Il a fondé la compagnie en 2016 avec François Drolet, médaillé d’or, à ses côtés au relai, aux Jeux de Nagano. Il décrit la compagnie comme une référence en équipement de patinage de vitesse courte piste, particulièrement dans l’aiguisage, et en coaching. C’est l’aspect enseignement qui stimule particulièrement Bédard. « L’été dernier, c’est plus de 600 jeunes à travers le Canada qui ont participé à l’Académie », précise-t-il avec la passion qu’on lui connaît. « Lorsqu’on arrive sur place et qu’on voit les yeux des jeunes (et ceux de l’ancien patineur!), ils sont encore plus excités que moi.
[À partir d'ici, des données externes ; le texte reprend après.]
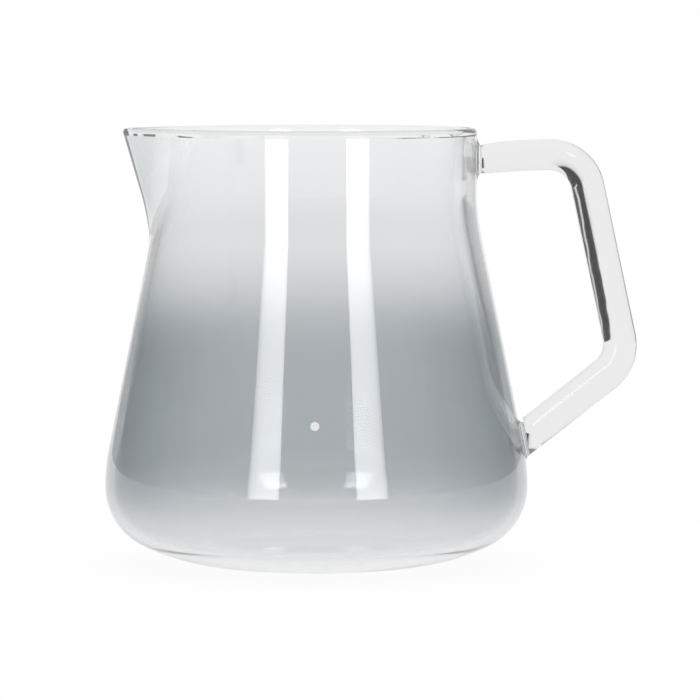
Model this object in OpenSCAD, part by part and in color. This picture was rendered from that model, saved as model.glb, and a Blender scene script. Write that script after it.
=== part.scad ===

Ils sortent grandis de cette expérience. On veut les aider avec les aspects techniques et vitesse du sport, mais on veut surtout les faire rêver », affirme Bédard. « Notre but, c’est que ces jeunes s’épanouissent dans le patin de vitesse. »

Le Québec, le Nouveau-Brunswick, l’Ontario et même le… Nunavut ont fait appel à leur expertise.

Entraîneur à  nouveau ?         

Via l’Académie, pour laquelle il construit les programmes d’entraînement, Bédard touche toujours au coaching. Mais qu’en est-il du coaching de haut niveau, sur un programme national? Pour le moment, il n’a pas reçu d’offre. Il n’a fait aucune démarche non plus, encore un peu amer de la tournure des événements avec l’équipe canadienne.

Ces dernières années, il a été entraîneur au sein de programmes nationaux en Italie et en Allemagne. Des expériences qu’il a adorées, mais il hésiterait à s’y replonger. Sa compagnie et sa vie familiale en sont les principales raisons. Il avoue toutefois qu’un rôle de mentorat pourrait l’intéresser, c’est-à-dire un poste qui n’implique que des déplacements ponctuels, sans avoir à quitter de façon permanente sa résidence de Trois-Rivières.

Si les offres se présentent, il écoutera certainement… mais n’acceptera pas à n’importe quel prix.  

La façon dont s’est terminé son « rêve de coacher l’équipe canadienne » n’a aucunement affecté sa passion pour son sport. Elle a peut-être seulement changé la manière dont il redonnera au patinage de vitesse.